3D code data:
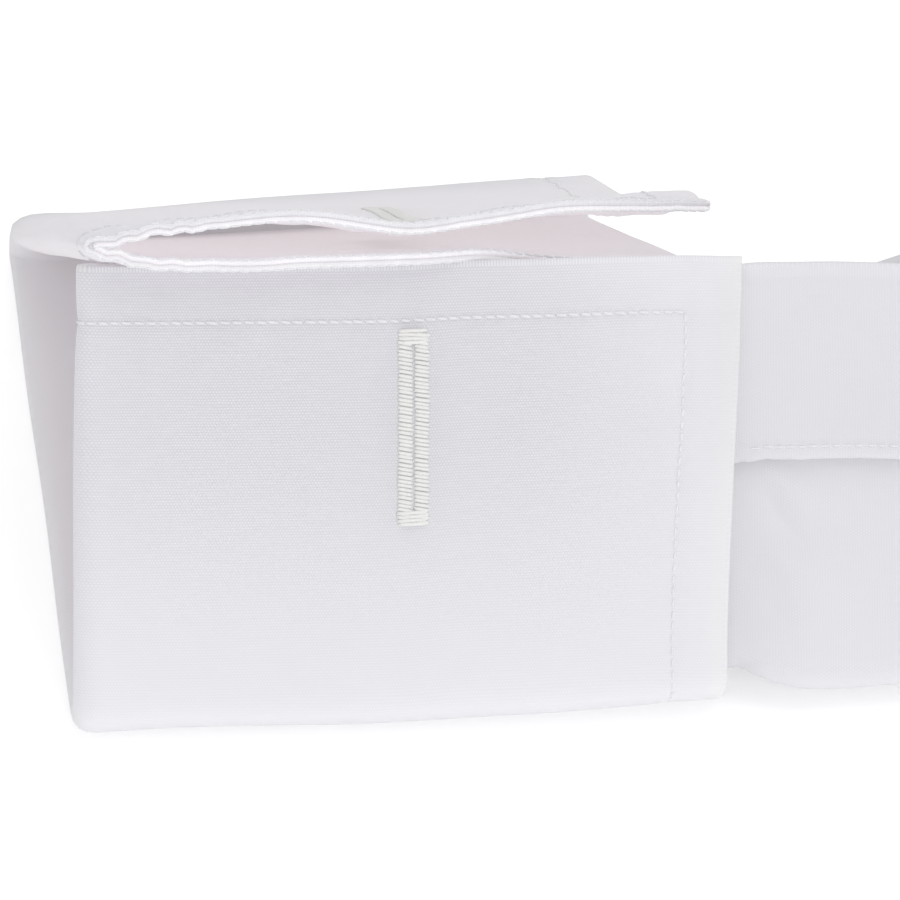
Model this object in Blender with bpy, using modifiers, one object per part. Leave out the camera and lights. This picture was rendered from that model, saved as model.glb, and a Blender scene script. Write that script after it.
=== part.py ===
"""A long sleeve dress shirt with double cuffs, buttoned and laid on its back.

The body lies flat with its panels on each other. Each double cuff stands as a low tent: one end of the
cuff leans up from the surface, and the other end slopes down behind it and rests on its edge.
Lengths in the tables are millimetres; everything in the model is metres.
"""

import math

import bmesh
import bpy
from mathutils import Vector

MM = 0.001

# Driving sizes, in millimetres.
CLOTH_WALL = 1.2
CUFF_WALL = 1.3
STAND_WALL = 1.6
LEAF_WALL = 1.4
SEAM_GAP = 0.3
ARMHOLE_GAP = 0.9
PLACKET_WALL = 1.0
CUFF_DEPTH = 72.0
CUFF_INNER_DEPTH = 68.0
SLEEVE_LENGTH = 640.0
SLEEVE_ANGLE = 35.0
SLIT_END = 205.0
SLIT_CLOSED = 260.0
PLACKET_WIDTH = 21.0
PLACKET_TIP = 9.0
BINDING_WIDTH = 9.0
SHOULDER_X, SHOULDER_Y = 232.0, -38.0
UNDERARM_Y = -262.0
NECK_X = 75.0
YOKE_SEAM_Y = -112.0
YOKE_FRONT_DROP = 38.0
BAND_WIDTH = 34.0
BUTTON_RADIUS = 5.6
BUTTON_THICK = 2.2
BUTTON_COUNT = 6
BUTTON_PITCH = 88.0
FIRST_BUTTON_Y = -152.0
PLAN_SHIFT_Y = 366.724  # puts the middle of the shirt's length at the origin

CLOTH_COLOUR = (0.86, 0.86, 0.88, 1.0)
BUTTON_COLOUR = (0.90, 0.90, 0.88, 1.0)

# Plan outlines of one half, y from the neck point, x from the centre line.
ARMHOLE = {
    "y": (-262, -250, -222, -180, -130, -80, -38),
    "x": (268, 255, 231, 216, 212, 220, 232),
}
SIDE_SEAM = {"y": (-700, -600, -430, -262), "x": (264, 266, 256, 268)}
HEM = {
    "x": (0, 90, 180, 230, 268),
    "front": (-768, -762, -736, -708, -690),
    "back": (-782, -776, -748, -714, -690),
}
FRONT_NECK = {"x": (0, 20, 44, 62, 74, 80), "y": (-89, -86, -76, -60, -44, -34)}
BACK_NECK = {"x": (0, 30, 60, 75), "y": (-15, -13, -6, 0)}

# Sections across one sleeve, seen from its cuff: y runs away from the folded edge and z up.
# a and b are the two edges of the slit, front and back the two folds on the surface, and ridge is where
# the sleeve turns down under the placket.
CUFF_INNER = {
    "u": (0, 18, 36, 43, 50, 56, 62, 68),
    "a_y": (25.8, 25.6, 25.3, 25.0, 24.8, 24.8, 25.0, 25.2),
    "a_z": (43.1, 42.6, 42.0, 41.5, 41.2, 41.3, 41.6, 42.0),
    "front_y": (2.4, 2.4, 2.4, 2.4, 2.5, 2.6, 2.7, 2.9),
    "front_z": (2.4, 2.4, 2.6, 2.8, 3.0, 3.1, 3.2, 3.2),
    "back_y": (87.2, 87.6, 88.2, 88.6, 89, 89.4, 89.7, 90),
    "back_z": (2.4, 2.4, 2.7, 2.9, 3.1, 3.2, 3.3, 3.4),
    "b_y": (22.4, 22.4, 23.3, 25.2, 26.6, 27.2, 27.8, 28.4),
    "b_z": (46.6, 46.1, 45.8, 44.9, 42.9, 41.8, 41.0, 40.2),
    "front_fold": (2.3,) * 8,
    "front_turn": (121,) * 8,
    "back_fold": (2.2,) * 8,
    "back_turn": (76, 76, 75, 75, 74, 74, 74, 74),
}
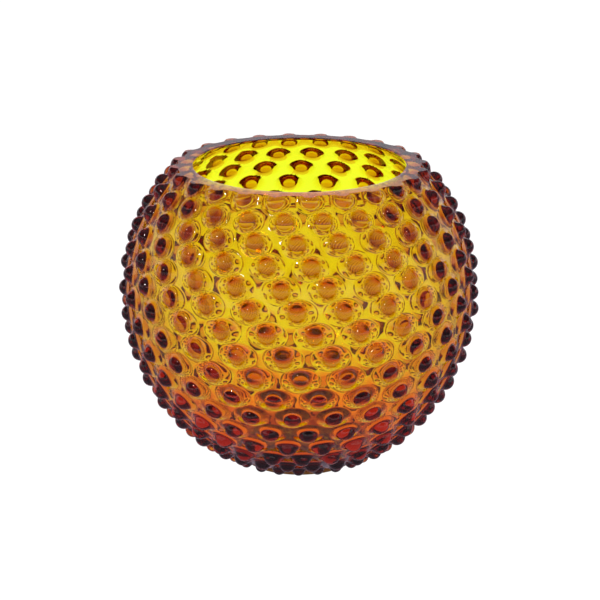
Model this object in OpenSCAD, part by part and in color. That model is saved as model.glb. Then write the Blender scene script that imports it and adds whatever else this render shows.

Given problem
Copy the records above exactly.

Solved exercise
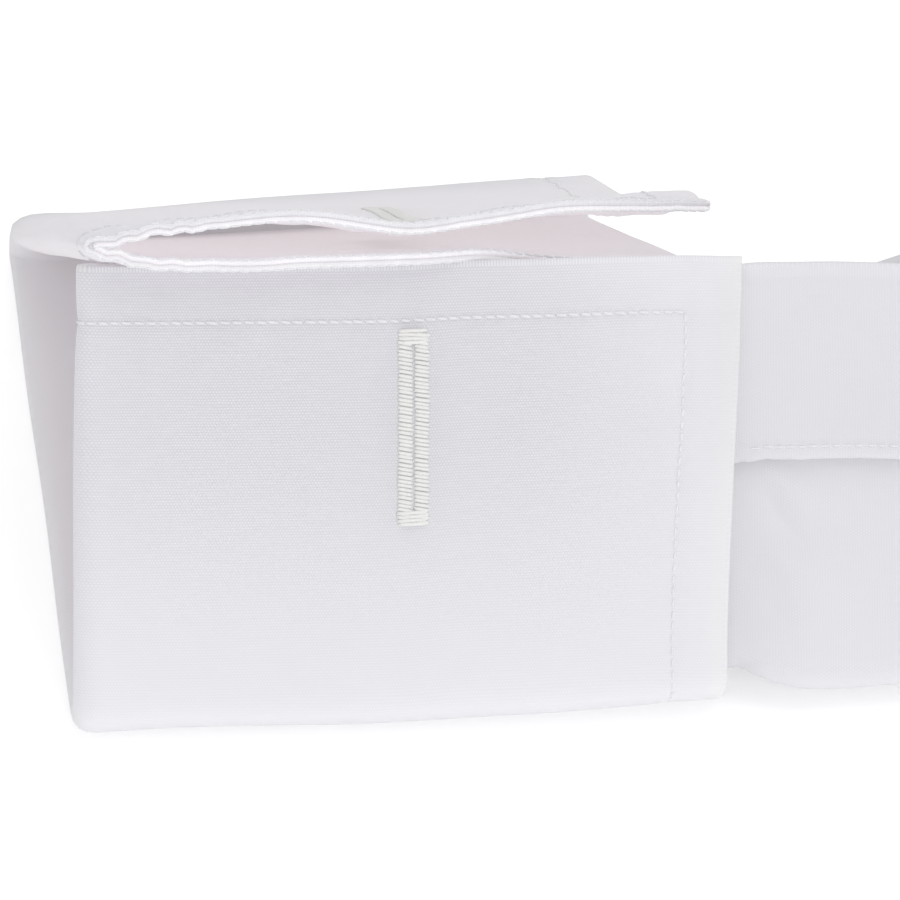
Model this object in Blender with bpy, using modifiers, one object per part. Leave out the camera and lights. This picture was rendered from that model, saved as model.glb, and a Blender scene script. Write that script after it.
=== part.py ===
"""A long sleeve dress shirt with double cuffs, buttoned and laid on its back.

The body lies flat with its panels on each other. Each double cuff stands as a low tent: one end of the
cuff leans up from the surface, and the other end slopes down behind it and rests on its edge.
Lengths in the tables are millimetres; everything in the model is metres.
"""

import math

import bmesh
import bpy
from mathutils import Vector

MM = 0.001

# Driving sizes, in millimetres.
CLOTH_WALL = 1.2
CUFF_WALL = 1.3
STAND_WALL = 1.6
LEAF_WALL = 1.4
SEAM_GAP = 0.3
ARMHOLE_GAP = 0.9
PLACKET_WALL = 1.0
CUFF_DEPTH = 72.0
CUFF_INNER_DEPTH = 68.0
SLEEVE_LENGTH = 640.0
SLEEVE_ANGLE = 35.0
SLIT_END = 205.0
SLIT_CLOSED = 260.0
PLACKET_WIDTH = 21.0
PLACKET_TIP = 9.0
BINDING_WIDTH = 9.0
SHOULDER_X, SHOULDER_Y = 232.0, -38.0
UNDERARM_Y = -262.0
NECK_X = 75.0
YOKE_SEAM_Y = -112.0
YOKE_FRONT_DROP = 38.0
BAND_WIDTH = 34.0
BUTTON_RADIUS = 5.6
BUTTON_THICK = 2.2
BUTTON_COUNT = 6
BUTTON_PITCH = 88.0
FIRST_BUTTON_Y = -152.0
PLAN_SHIFT_Y = 366.724  # puts the middle of the shirt's length at the origin

CLOTH_COLOUR = (0.86, 0.86, 0.88, 1.0)
BUTTON_COLOUR = (0.90, 0.90, 0.88, 1.0)

# Plan outlines of one half, y from the neck point, x from the centre line.
ARMHOLE = {
    "y": (-262, -250, -222, -180, -130, -80, -38),
    "x": (268, 255, 231, 216, 212, 220, 232),
}
SIDE_SEAM = {"y": (-700, -600, -430, -262), "x": (264, 266, 256, 268)}
HEM = {
    "x": (0, 90, 180, 230, 268),
    "front": (-768, -762, -736, -708, -690),
    "back": (-782, -776, -748, -714, -690),
}
FRONT_NECK = {"x": (0, 20, 44, 62, 74, 80), "y": (-89, -86, -76, -60, -44, -34)}
BACK_NECK = {"x": (0, 30, 60, 75), "y": (-15, -13, -6, 0)}

# Sections across one sleeve, seen from its cuff: y runs away from the folded edge and z up.
# a and b are the two edges of the slit, front and back the two folds on the surface, and ridge is where
# the sleeve turns down under the placket.
CUFF_INNER = {
    "u": (0, 18, 36, 43, 50, 56, 62, 68),
    "a_y": (25.8, 25.6, 25.3, 25.0, 24.8, 24.8, 25.0, 25.2),
    "a_z": (43.1, 42.6, 42.0, 41.5, 41.2, 41.3, 41.6, 42.0),
    "front_y": (2.4, 2.4, 2.4, 2.4, 2.5, 2.6, 2.7, 2.9),
    "front_z": (2.4, 2.4, 2.6, 2.8, 3.0, 3.1, 3.2, 3.2),
    "back_y": (87.2, 87.6, 88.2, 88.6, 89, 89.4, 89.7, 90),
    "back_z": (2.4, 2.4, 2.7, 2.9, 3.1, 3.2, 3.3, 3.4),
    "b_y": (22.4, 22.4, 23.3, 25.2, 26.6, 27.2, 27.8, 28.4),
    "b_z": (46.6, 46.1, 45.8, 44.9, 42.9, 41.8, 41.0, 40.2),
    "front_fold": (2.3,) * 8,
    "front_turn": (121,) * 8,
    "back_fold": (2.2,) * 8,
    "back_turn": (76, 76, 75, 75, 74, 74, 74, 74),
}
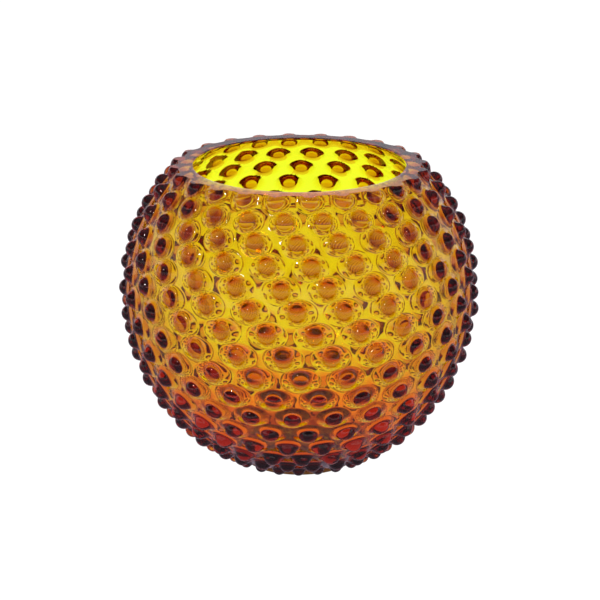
Model this object in OpenSCAD, part by part and in color. That model is saved as model.glb. Then write the Blender scene script that imports it and adds whatever else this render shows.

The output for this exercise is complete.